▸ STATED TASK: Identify the lines that contain the word "joints" and copy each one.

▸ INFORMATION SHOWN:
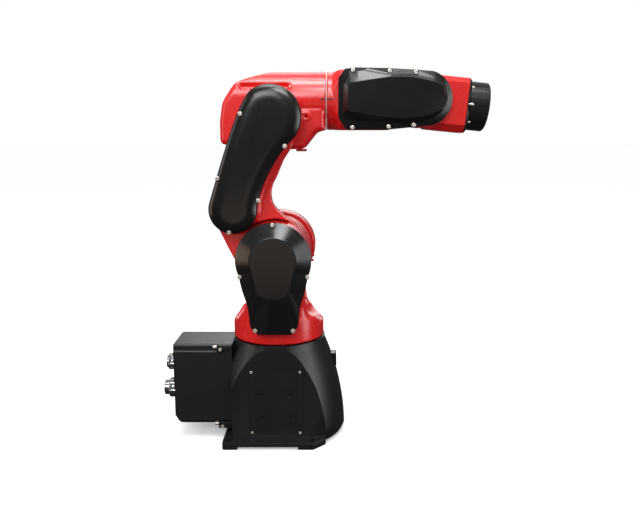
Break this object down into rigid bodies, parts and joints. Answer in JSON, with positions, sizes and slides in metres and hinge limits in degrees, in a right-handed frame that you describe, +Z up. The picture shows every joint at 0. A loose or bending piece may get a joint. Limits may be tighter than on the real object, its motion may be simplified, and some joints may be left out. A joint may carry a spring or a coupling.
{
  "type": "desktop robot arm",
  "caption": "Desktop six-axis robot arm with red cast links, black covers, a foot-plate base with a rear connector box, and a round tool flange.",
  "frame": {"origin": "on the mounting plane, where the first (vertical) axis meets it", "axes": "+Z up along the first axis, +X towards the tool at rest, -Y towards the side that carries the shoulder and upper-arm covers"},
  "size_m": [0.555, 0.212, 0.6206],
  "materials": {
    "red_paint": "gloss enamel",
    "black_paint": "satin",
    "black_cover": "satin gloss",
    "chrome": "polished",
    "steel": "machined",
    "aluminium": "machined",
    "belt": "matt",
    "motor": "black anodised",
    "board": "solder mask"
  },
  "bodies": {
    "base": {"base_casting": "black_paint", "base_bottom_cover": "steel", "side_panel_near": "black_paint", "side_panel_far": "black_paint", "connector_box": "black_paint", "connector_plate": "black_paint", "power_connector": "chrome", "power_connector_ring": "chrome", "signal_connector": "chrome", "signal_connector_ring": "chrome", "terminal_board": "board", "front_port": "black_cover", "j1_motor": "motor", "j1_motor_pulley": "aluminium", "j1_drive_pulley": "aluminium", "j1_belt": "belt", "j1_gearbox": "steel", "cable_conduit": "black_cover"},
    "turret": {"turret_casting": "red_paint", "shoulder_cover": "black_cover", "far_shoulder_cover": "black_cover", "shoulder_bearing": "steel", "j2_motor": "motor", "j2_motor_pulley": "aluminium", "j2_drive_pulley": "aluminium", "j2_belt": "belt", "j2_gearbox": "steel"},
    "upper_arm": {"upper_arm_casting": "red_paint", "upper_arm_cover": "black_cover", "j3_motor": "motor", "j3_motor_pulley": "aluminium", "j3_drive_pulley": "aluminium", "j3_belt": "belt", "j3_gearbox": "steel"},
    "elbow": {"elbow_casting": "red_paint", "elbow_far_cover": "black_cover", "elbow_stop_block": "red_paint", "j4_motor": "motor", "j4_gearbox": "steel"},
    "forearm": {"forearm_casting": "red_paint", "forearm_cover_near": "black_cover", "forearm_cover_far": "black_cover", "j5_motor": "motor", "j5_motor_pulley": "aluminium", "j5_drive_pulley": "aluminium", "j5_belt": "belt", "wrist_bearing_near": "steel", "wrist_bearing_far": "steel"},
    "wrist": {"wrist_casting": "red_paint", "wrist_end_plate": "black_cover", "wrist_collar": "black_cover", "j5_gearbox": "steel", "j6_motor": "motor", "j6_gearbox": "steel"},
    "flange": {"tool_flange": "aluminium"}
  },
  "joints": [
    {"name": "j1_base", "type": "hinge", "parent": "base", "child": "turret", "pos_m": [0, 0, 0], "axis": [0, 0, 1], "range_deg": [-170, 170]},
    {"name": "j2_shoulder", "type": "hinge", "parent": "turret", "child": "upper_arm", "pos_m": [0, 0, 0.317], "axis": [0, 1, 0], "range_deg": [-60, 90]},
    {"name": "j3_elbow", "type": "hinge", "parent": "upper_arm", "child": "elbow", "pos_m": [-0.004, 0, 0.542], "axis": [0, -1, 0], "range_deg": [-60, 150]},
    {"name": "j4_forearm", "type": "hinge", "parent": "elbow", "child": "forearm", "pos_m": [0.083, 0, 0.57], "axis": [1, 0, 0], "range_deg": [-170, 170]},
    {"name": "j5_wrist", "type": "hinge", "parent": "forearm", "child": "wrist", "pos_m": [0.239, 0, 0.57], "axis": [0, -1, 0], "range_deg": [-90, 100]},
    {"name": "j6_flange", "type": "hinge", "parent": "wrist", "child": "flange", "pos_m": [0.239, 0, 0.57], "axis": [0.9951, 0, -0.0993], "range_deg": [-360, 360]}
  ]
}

▸ RESPONSE TO THIS TASK:
Break this object down into rigid bodies, parts and joints. Answer in JSON, with positions, sizes and slides in metres and hinge limits in degrees, in a right-handed frame that you describe, +Z up. The picture shows every joint at 0. A loose or bending piece may get a joint. Limits may be tighter than on the real object, its motion may be simplified, and some joints may be left out. A joint may carry a spring or a coupling.
  "joints": [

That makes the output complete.